Reproduce the listing verbatim.

------ Recorded information ------

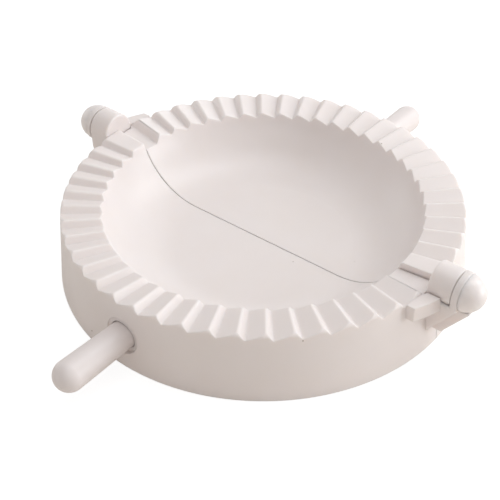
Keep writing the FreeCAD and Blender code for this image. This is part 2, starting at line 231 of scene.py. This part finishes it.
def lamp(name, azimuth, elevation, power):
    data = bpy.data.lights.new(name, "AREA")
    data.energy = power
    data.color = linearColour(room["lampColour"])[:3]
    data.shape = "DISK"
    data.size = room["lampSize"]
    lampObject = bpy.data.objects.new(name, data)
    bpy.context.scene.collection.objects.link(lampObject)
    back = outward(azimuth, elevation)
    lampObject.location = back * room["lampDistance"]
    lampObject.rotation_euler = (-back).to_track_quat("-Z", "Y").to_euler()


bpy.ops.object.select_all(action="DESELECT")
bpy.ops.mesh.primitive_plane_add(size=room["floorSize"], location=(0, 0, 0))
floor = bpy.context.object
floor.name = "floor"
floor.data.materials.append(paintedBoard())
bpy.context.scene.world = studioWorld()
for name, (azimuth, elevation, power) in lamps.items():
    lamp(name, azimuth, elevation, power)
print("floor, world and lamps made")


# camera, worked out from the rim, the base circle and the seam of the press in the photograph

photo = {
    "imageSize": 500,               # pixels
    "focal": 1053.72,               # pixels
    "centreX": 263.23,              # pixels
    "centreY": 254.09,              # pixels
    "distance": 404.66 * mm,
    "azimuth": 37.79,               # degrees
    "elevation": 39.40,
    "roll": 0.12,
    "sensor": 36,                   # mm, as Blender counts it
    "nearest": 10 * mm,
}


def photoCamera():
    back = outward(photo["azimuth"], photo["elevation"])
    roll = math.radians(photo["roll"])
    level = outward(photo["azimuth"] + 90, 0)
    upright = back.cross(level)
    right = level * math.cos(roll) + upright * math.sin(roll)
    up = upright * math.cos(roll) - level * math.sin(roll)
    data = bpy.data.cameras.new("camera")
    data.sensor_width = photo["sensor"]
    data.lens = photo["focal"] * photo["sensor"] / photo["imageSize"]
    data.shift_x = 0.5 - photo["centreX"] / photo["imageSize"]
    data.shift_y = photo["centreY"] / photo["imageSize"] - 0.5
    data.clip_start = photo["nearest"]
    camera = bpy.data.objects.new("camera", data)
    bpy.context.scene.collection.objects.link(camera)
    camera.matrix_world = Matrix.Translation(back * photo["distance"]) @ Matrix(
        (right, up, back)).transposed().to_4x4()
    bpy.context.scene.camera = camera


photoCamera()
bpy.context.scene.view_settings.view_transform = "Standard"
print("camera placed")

------

* **Task output**
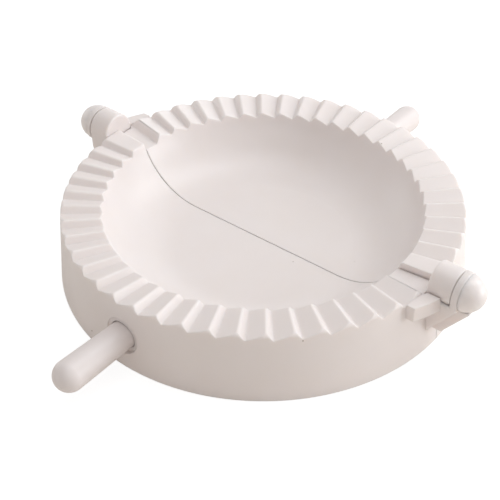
Keep writing the FreeCAD and Blender code for this image. This is part 2, starting at line 231 of scene.py. This part finishes it.
def lamp(name, azimuth, elevation, power):
    data = bpy.data.lights.new(name, "AREA")
    data.energy = power
    data.color = linearColour(room["lampColour"])[:3]
    data.shape = "DISK"
    data.size = room["lampSize"]
    lampObject = bpy.data.objects.new(name, data)
    bpy.context.scene.collection.objects.link(lampObject)
    back = outward(azimuth, elevation)
    lampObject.location = back * room["lampDistance"]
    lampObject.rotation_euler = (-back).to_track_quat("-Z", "Y").to_euler()


bpy.ops.object.select_all(action="DESELECT")
bpy.ops.mesh.primitive_plane_add(size=room["floorSize"], location=(0, 0, 0))
floor = bpy.context.object
floor.name = "floor"
floor.data.materials.append(paintedBoard())
bpy.context.scene.world = studioWorld()
for name, (azimuth, elevation, power) in lamps.items():
    lamp(name, azimuth, elevation, power)
print("floor, world and lamps made")


# camera, worked out from the rim, the base circle and the seam of the press in the photograph

photo = {
    "imageSize": 500,               # pixels
    "focal": 1053.72,               # pixels
    "centreX": 263.23,              # pixels
    "centreY": 254.09,              # pixels
    "distance": 404.66 * mm,
    "azimuth": 37.79,               # degrees
    "elevation": 39.40,
    "roll": 0.12,
    "sensor": 36,                   # mm, as Blender counts it
    "nearest": 10 * mm,
}


def photoCamera():
    back = outward(photo["azimuth"], photo["elevation"])
    roll = math.radians(photo["roll"])
    level = outward(photo["azimuth"] + 90, 0)
    upright = back.cross(level)
    right = level * math.cos(roll) + upright * math.sin(roll)
    up = upright * math.cos(roll) - level * math.sin(roll)
    data = bpy.data.cameras.new("camera")
    data.sensor_width = photo["sensor"]
    data.lens = photo["focal"] * photo["sensor"] / photo["imageSize"]
    data.shift_x = 0.5 - photo["centreX"] / photo["imageSize"]
    data.shift_y = photo["centreY"] / photo["imageSize"] - 0.5
    data.clip_start = photo["nearest"]
    camera = bpy.data.objects.new("camera", data)
    bpy.context.scene.collection.objects.link(camera)
    camera.matrix_world = Matrix.Translation(back * photo["distance"]) @ Matrix(
        (right, up, back)).transposed().to_4x4()
    bpy.context.scene.camera = camera


photoCamera()
bpy.context.scene.view_settings.view_transform = "Standard"
print("camera placed")